### WHAT THIS TASK INVOLVES
Only the lines from the line that has "Write part 4" through the line that has "stripes: tuple[tuple[Slot, float], ...]" should be reproduced, exactly and with both ends kept.

### RECORD SET
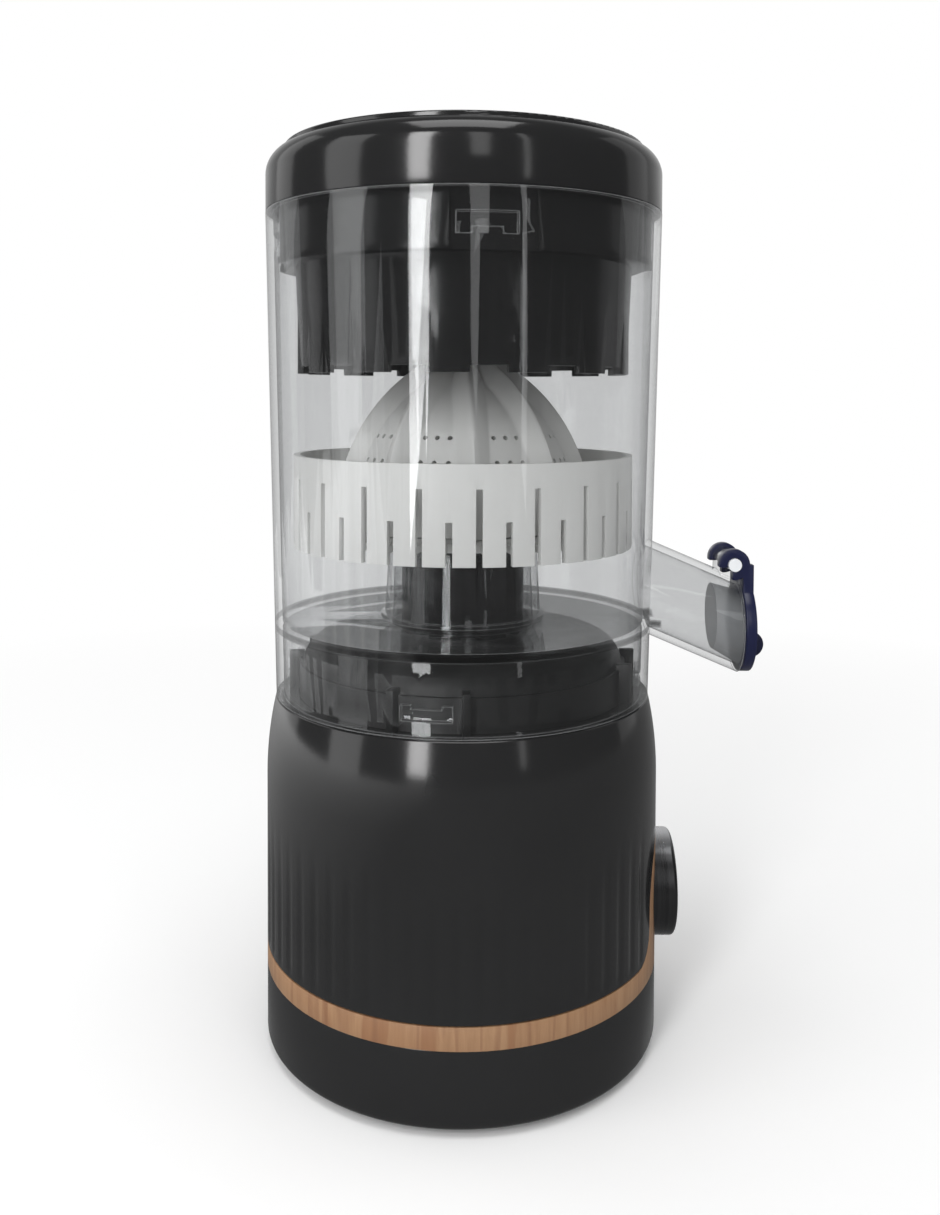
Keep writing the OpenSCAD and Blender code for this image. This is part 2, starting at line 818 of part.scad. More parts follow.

==

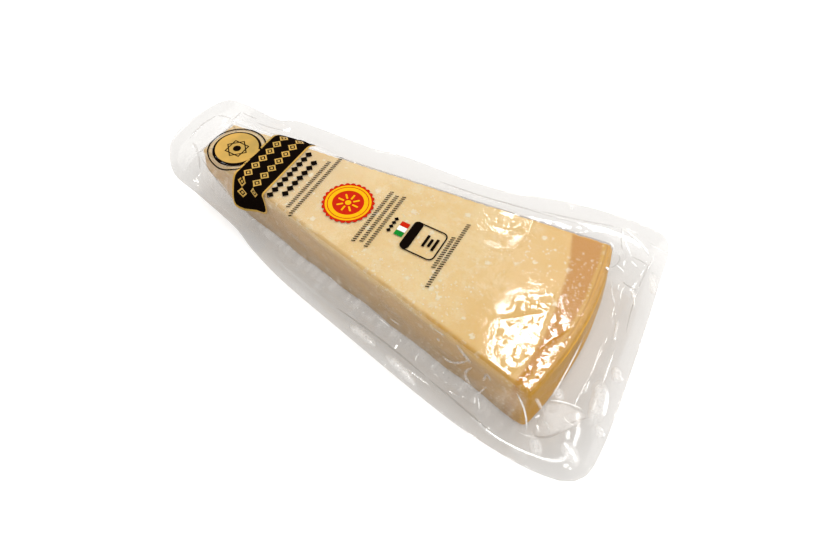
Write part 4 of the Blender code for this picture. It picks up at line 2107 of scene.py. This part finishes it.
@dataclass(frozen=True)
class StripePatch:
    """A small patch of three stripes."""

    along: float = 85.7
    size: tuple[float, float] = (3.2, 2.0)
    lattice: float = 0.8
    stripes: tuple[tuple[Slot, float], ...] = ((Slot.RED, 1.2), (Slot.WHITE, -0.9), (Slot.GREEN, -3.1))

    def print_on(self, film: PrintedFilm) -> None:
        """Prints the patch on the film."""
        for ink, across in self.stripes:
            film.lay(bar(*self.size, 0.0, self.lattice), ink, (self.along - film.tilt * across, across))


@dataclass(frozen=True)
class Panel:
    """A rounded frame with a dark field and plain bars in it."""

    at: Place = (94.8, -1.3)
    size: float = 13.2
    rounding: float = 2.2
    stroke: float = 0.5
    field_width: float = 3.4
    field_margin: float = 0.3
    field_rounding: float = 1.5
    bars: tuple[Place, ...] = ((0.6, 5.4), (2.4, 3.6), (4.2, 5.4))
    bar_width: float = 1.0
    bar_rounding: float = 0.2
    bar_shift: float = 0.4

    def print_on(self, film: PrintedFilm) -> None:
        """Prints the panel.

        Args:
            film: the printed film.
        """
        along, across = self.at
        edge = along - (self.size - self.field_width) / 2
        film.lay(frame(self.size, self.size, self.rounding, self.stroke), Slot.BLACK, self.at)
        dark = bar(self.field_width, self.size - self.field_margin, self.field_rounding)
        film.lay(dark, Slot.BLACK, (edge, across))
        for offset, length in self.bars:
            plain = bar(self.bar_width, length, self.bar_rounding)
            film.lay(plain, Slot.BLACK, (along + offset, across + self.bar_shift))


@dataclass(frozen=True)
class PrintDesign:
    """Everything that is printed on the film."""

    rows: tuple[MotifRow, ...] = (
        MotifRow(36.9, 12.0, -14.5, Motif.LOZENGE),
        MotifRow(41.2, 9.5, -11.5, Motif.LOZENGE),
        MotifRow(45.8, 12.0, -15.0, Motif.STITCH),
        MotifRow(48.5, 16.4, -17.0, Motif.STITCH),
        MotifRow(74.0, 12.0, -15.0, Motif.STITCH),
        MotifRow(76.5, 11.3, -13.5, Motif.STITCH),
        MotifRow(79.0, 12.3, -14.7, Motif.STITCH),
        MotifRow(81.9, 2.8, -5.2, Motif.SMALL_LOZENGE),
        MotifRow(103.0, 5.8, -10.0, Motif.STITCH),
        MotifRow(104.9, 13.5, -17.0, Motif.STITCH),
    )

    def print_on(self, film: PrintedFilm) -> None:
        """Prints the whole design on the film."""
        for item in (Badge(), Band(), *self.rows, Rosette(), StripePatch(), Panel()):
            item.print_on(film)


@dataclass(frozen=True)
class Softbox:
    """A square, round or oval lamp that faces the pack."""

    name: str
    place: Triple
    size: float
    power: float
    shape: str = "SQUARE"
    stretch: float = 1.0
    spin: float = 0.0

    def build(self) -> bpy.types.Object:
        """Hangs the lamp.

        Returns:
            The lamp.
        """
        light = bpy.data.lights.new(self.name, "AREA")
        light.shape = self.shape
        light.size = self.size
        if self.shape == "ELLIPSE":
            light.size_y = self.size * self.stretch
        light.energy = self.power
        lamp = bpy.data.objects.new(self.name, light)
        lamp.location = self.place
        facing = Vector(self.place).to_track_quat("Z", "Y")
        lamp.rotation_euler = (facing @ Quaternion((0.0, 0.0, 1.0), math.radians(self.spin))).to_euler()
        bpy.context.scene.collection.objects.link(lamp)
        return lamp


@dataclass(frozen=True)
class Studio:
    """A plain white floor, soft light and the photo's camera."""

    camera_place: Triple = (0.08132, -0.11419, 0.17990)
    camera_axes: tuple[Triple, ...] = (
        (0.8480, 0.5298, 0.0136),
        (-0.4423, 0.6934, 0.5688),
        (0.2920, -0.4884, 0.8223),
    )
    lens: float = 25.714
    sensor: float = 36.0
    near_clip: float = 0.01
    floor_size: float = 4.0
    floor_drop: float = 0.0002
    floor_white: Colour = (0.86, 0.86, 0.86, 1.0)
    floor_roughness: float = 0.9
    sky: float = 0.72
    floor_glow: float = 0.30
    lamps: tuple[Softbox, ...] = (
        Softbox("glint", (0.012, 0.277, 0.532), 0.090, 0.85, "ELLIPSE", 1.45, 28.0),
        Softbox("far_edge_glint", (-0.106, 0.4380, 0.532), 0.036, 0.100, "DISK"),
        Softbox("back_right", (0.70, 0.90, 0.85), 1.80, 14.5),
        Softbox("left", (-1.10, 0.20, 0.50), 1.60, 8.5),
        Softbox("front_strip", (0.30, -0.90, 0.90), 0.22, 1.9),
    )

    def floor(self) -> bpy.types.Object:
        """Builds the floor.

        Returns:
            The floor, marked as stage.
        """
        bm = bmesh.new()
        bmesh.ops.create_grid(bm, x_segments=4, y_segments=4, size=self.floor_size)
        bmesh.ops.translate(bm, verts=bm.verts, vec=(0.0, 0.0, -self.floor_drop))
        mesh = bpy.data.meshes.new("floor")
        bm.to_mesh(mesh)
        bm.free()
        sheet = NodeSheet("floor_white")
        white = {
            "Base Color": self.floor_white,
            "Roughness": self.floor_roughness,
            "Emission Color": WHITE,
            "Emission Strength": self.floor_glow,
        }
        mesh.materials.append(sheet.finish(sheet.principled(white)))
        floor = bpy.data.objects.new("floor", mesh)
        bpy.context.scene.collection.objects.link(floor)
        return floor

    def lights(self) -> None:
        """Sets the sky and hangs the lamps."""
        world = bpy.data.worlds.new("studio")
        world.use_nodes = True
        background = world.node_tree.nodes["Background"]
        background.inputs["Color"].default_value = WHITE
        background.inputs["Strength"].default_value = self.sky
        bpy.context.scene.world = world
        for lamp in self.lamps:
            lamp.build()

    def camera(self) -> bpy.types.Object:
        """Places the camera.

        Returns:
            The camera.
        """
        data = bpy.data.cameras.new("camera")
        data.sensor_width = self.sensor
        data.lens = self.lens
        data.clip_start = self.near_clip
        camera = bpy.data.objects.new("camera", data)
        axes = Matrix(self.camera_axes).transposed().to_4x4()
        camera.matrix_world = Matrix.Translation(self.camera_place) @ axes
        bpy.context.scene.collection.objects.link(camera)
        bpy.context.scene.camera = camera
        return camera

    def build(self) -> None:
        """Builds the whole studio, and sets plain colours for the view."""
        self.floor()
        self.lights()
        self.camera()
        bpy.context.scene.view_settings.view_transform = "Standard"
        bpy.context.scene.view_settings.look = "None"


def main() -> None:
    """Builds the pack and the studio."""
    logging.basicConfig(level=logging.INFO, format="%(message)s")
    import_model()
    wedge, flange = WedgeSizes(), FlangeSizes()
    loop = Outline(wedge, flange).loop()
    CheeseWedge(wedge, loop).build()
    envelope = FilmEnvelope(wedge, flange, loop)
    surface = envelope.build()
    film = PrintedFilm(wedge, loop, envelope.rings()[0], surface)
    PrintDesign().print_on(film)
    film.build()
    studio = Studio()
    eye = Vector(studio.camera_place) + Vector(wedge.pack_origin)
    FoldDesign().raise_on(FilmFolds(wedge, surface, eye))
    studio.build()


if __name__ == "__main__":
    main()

### OUTPUT OF THE TASK
Write part 4 of the Blender code for this picture. It picks up at line 2107 of scene.py. This part finishes it.
@dataclass(frozen=True)
class StripePatch:
    """A small patch of three stripes."""

    along: float = 85.7
    size: tuple[float, float] = (3.2, 2.0)
    lattice: float = 0.8
    stripes: tuple[tuple[Slot, float], ...] = ((Slot.RED, 1.2), (Slot.WHITE, -0.9), (Slot.GREEN, -3.1))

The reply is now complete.